By the end I was genuinely considering snapping the disc, disposing of it as far away from my room as possible and then never thinking of what I just saw again. If a great horror is in part defined by the ability to silently burrow under your skin and then later tear itself out with mortifying power… then regardless of its lack of axe murderers and demons The Seventh Continent is most certainly that. Hollowing.


3. Nosferatu the Vampyre (1979)

Murnau’s silent legend may be the better-loved piece but for my money, nobody has done vampires better than Werner Herzog and Kinski with Nosferatu. Its first half is filled by gorgeous painterly locations and picturesque vistas that give way to Gothic castles and nightmarish rivers of rats which ooze with a rich, dark atmosphere. It really is the feel of Herzog’s magnum opus that makes it so memorable.
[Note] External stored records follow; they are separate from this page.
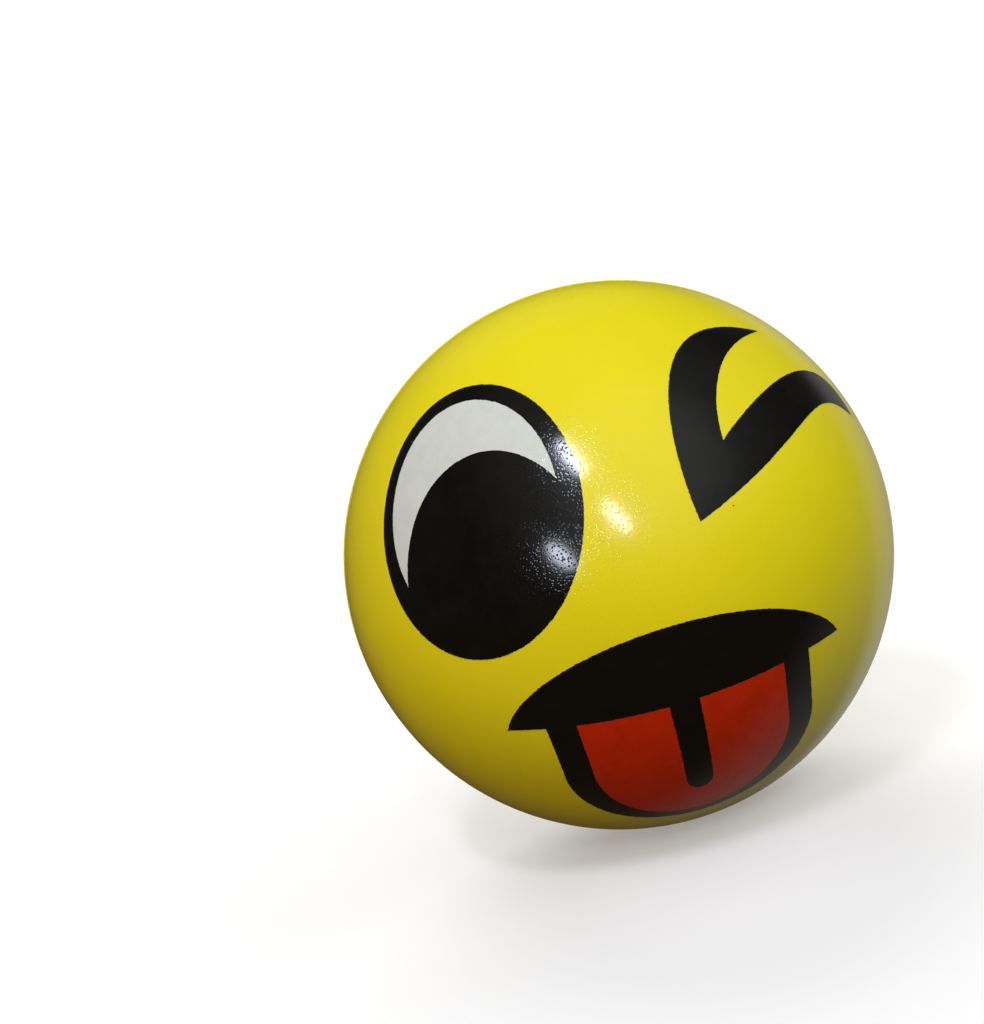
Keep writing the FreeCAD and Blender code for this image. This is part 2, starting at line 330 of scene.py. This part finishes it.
def jaw_loop(radius, low_z, half_width, top_z):
    """The area above a shallow arc: the arc itself, then up and over."""
    reach = math.asin(half_width / radius)
    steps = int(2 * half_width / outline_step)
    angles = [reach * (2 * n / steps - 1) for n in range(steps)]
    arc = [Vector((radius * math.sin(a), low_z + radius * (1 - math.cos(a)))) for a in angles]
    end_z = low_z + radius * (1 - math.cos(reach))
    return (arc + line_points((half_width, end_z), (half_width, top_z))
            + line_points((half_width, top_z), (-half_width, top_z))
            + line_points((-half_width, top_z), (-half_width, end_z)))


def curve_points(start, start_handle, end_handle, end):
    """Points of one Bezier curve, up to but not at its end."""
    curve_over_chord = 1.2
    a, b, c, d = (Vector(p) for p in (start, start_handle, end_handle, end))
    steps = int((d - a).length * curve_over_chord / outline_step)
    shares = [n / steps for n in range(steps)]
    return [a * (1 - s)**3 + b * 3 * s * (1 - s)**2 + c * 3 * s**2 * (1 - s) + d * s**3 for s in shares]


def stencils(loops, wanted):
    """Cut overlapping outlines into triangles. wanted maps a film's name to a test on the names
    of the loops around a triangle. Returns each film as a flat mesh on the sheet. Where two
    films meet, their edge points are the same."""
    points, faces = [], []
    for loop in loops.values():
        turn = sum(a.cross(b) for a, b in zip(loop, loop[1:] + loop[:1]))
        numbers = list(range(len(points), len(points) + len(loop)))
        faces.append(numbers if turn > 0 else numbers[::-1])
        points += [plate_to_sheet(*p) for p in loop]
    reach = max(max(abs(p.x), abs(p.y)) for p in points)
    count = int(reach / filling_step) + 1
    for row in range(-count, count + 1):
        for column in range(-count, count + 1):
            stagger = 0.5 * (row % 2)
            points.append(Vector(((column + stagger) * filling_step, row * filling_step * filling_row)))
    verts, _, triangles, _, _, inside = delaunay_2d_cdt(points, [], faces, 0, same_point)
    names = list(loops)
    meshes = {}
    for film, test in wanted.items():
        chosen = [t for t, around in zip(triangles, inside) if test({names[n] for n in around})]
        used = {v: n for n, v in enumerate(sorted({v for t in chosen for v in t}))}
        mesh = bpy.data.meshes.new(film + "_stencil")
        mesh.from_pydata([(verts[v].x * MM, 0, verts[v].y * MM) for v in used], [],
                         [[used[v] for v in t] for t in chosen])
        meshes[film] = mesh
    return meshes


def ink_tree():
    """Geometry nodes that lay a stencil on the ball, let it wander as a pad print does, and thicken it."""
    tree = bpy.data.node_groups.new("ink_laid_on_ball", "GeometryNodeTree")
    tree.is_modifier = True
    for name, kind in [("Stencil", "NodeSocketGeometry"), ("Ball Radius", "NodeSocketFloat"),
                       ("Thickness", "NodeSocketFloat"), ("Edge Depth", "NodeSocketFloat"),
                       ("Edge Period", "NodeSocketFloat"), ("Sharp Angle", "NodeSocketFloat"),
                       ("Material", "NodeSocketMaterial")]:
        tree.interface.new_socket(name, in_out="INPUT", socket_type=kind)
    tree.interface.new_socket("Mesh", in_out="OUTPUT", socket_type="NodeSocketGeometry")
    given = add(tree, "NodeGroupInput").outputs
    place = add(tree, "GeometryNodeInputPosition").outputs[0]
    scale = add(tree, "ShaderNodeMath", [(0, 1.0), (1, given["Edge Period"])], operation="DIVIDE")
    wander = add(tree, "ShaderNodeTexNoise", [("Vector", place), ("Scale", scale.outputs[0]),
                                              ("Detail", 1.0)])
    centred = add(tree, "ShaderNodeVectorMath", [(0, wander.outputs["Color"]), (1, (0.5, 0.5, 0.5))],
                  operation="SUBTRACT")
    flat = add(tree, "ShaderNodeVectorMath", [(0, centred.outputs[0]), (1, (1, 0, 1))],
               operation="MULTIPLY")
    shift = add(tree, "ShaderNodeVectorMath", [(0, flat.outputs[0]), ("Scale", given["Edge Depth"])],
                operation="SCALE")
    sheet = add(tree, "ShaderNodeVectorMath", [(0, place), (1, shift.outputs[0])], operation="ADD")
    length = add(tree, "ShaderNodeVectorMath", [(0, sheet.outputs[0])], operation="LENGTH")
    angle = add(tree, "ShaderNodeMath", [(0, length.outputs["Value"]), (1, given["Ball Radius"])],
                operation="DIVIDE")
    sine = add(tree, "ShaderNodeMath", [(0, angle.outputs[0])], operation="SINE")
    cosine = add(tree, "ShaderNodeMath", [(0, angle.outputs[0])], operation="COSINE")
    heading = add(tree, "ShaderNodeVectorMath", [(0, sheet.outputs[0])], operation="NORMALIZE")
    outward = add(tree, "ShaderNodeVectorMath", [(0, heading.outputs[0]), ("Scale", sine.outputs[0])],
                  operation="SCALE")
    forward = add(tree, "ShaderNodeVectorMath", [(0, (0, -1, 0)), ("Scale", cosine.outputs[0])],
                  operation="SCALE")
    normal = add(tree, "ShaderNodeVectorMath", [(0, outward.outputs[0]), (1, forward.outputs[0])],
                 operation="ADD")
    on_ball = add(tree, "ShaderNodeVectorMath", [(0, normal.outputs[0]), ("Scale", given["Ball Radius"])],
                  operation="SCALE")
    laid = add(tree, "GeometryNodeSetPosition", [("Geometry", given["Stencil"]),
                                                 ("Position", on_ball.outputs[0])])
    out = add(tree, "GeometryNodeInputPosition")
    radial = add(tree, "ShaderNodeVectorMath", [(0, out.outputs[0])], operation="NORMALIZE")
    raised = add(tree, "GeometryNodeExtrudeMesh",
                 [("Mesh", laid.outputs[0]), ("Offset", radial.outputs[0]),
                  ("Offset Scale", given["Thickness"]), ("Individual", False)], mode="FACES")
    under = add(tree, "GeometryNodeFlipFaces", [("Mesh", laid.outputs[0])])
    both = add(tree, "GeometryNodeJoinGeometry")
    tree.links.new(under.outputs[0], both.inputs[0])
    tree.links.new(raised.outputs[0], both.inputs[0])
    closed = add(tree, "GeometryNodeMergeByDistance",
                 [("Geometry", both.outputs[0]), ("Distance", weld_distance)])
    finish_tree(tree, closed.outputs[0], given["Sharp Angle"], given["Material"])
    return tree


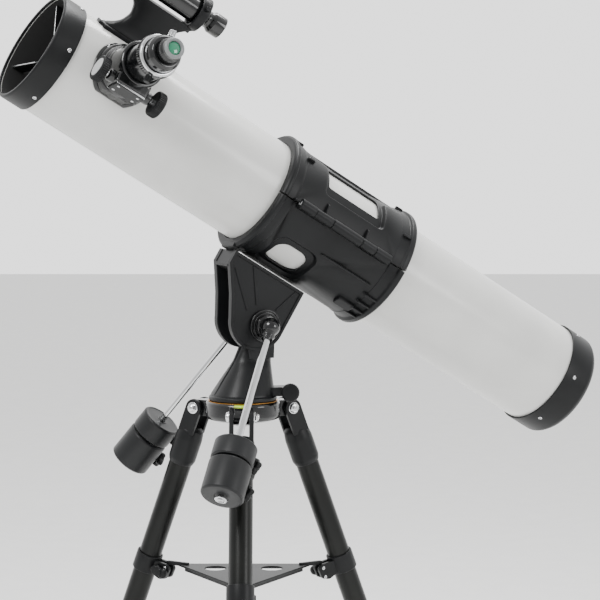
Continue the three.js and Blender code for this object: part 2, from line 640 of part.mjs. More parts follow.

That in mind Kinski’s remarkable portrayal of the venerable bloodsucker is not to be forgotten either – the cinematographer taking cues from both Murnau and Karl Freund’s 1931 Dracula to highlight his eerie, fragile performance to wondrous effect. With its deft pacing, an engrossing ocean of atmosphere and a delightfully cheeky ending… perhaps we should all be paying a little more attention to Herzog’s take on Nosferatu.


2. The Devils (1971)

‘The Devils’ is one of the most dangerous movies ever made. What I mean by this is that it spends each and every moment toeing the line between incendiary masterpiece and overdone trash. It achieves an incredible synaesthesia: Director Ken Russell combining electric musical style and masterful art design by Robert Cartwright and Derek Jarman to paint one of the most vivid portraits of Medieval times ever put on film in fire and blood.

A parable of a morally compromised Bishop whose behaviour spurs the wrath of politicians and priests alike who attempt to use his downfall to snatch away the last bastion of independent French citizens – Russell’s Great British masterpiece has only been unbanned in the last few years and even today remains censored by the property-holders over at Universal – a mark of its scorching, oft overwhelmingly extreme content. Near-schizophrenic in many scenes of total chaos and yet undeniably steered by the hand of an artist who knows exactly what he’s doing. From an uneasy beginning to the utterly transcendental final scene, ‘The Devils’ forges a unique cinematic power that has to be seen to be believed.


1. Wake in Fright (1971)

A cinematic enigma if there ever was one: Otherwise unremarkable director Ted Kotcheff, who would go on to shoot ‘First Blood’ (1982) and ‘Weekend at Bernie’s’ (1989), somehow managed to create the most mature and intelligent horror film I’ve ever seen. A bleak look at the sizzling Australian outback after dark, the horror of ‘Wake in Fright’ stems from the very same place that made The Seventh Continent so unbearable: The Fall. A theme I find both fascinating and brutally hard to stomach, The Fall chronicles the mental or moral collapse of a human being beyond any recognition – often in the least cinematic way possible. ‘Jeanne Dielman’ is a fantastic example of this effect: Watching a woman go about her life as a house-wife over three days until she suffers irreparable breakdown.

In the same way, Kotcheff watches English teacher John Grant get sucked into the outback, the “Yabba”, and its lifestyle somewhat comparable to our own. Indeed the true terror of the film is perhaps the fact that its story isn’t all that terrifying: What we see is going on all over Australia and many people call it the norm. We may even sympathize with it, understand its process and say “it’s not that bad”. And yet this life triggers something in John – Something dark and uncontrollable. 20 minutes after ‘Wake in Fright’ ended for the first time I suffered the only panic attack I’ve ever had in my life. In the same way as Grant was shattered so too did I become physically affected by the terror lurking within the wastes of the “Yabba”. Some horror movies chill you, others make you laugh and the best of them terrify beyond measure – This one inflicted me with the most intense and upsetting feeling I’ve received from watching a movie. Some people would loathe it for that – throw it out and avoid it at all costs. It’s since become one of my favourite films of all time – Because I love horror. I love cinema …and I love the fact that Kotcheff had the balls to go all the way.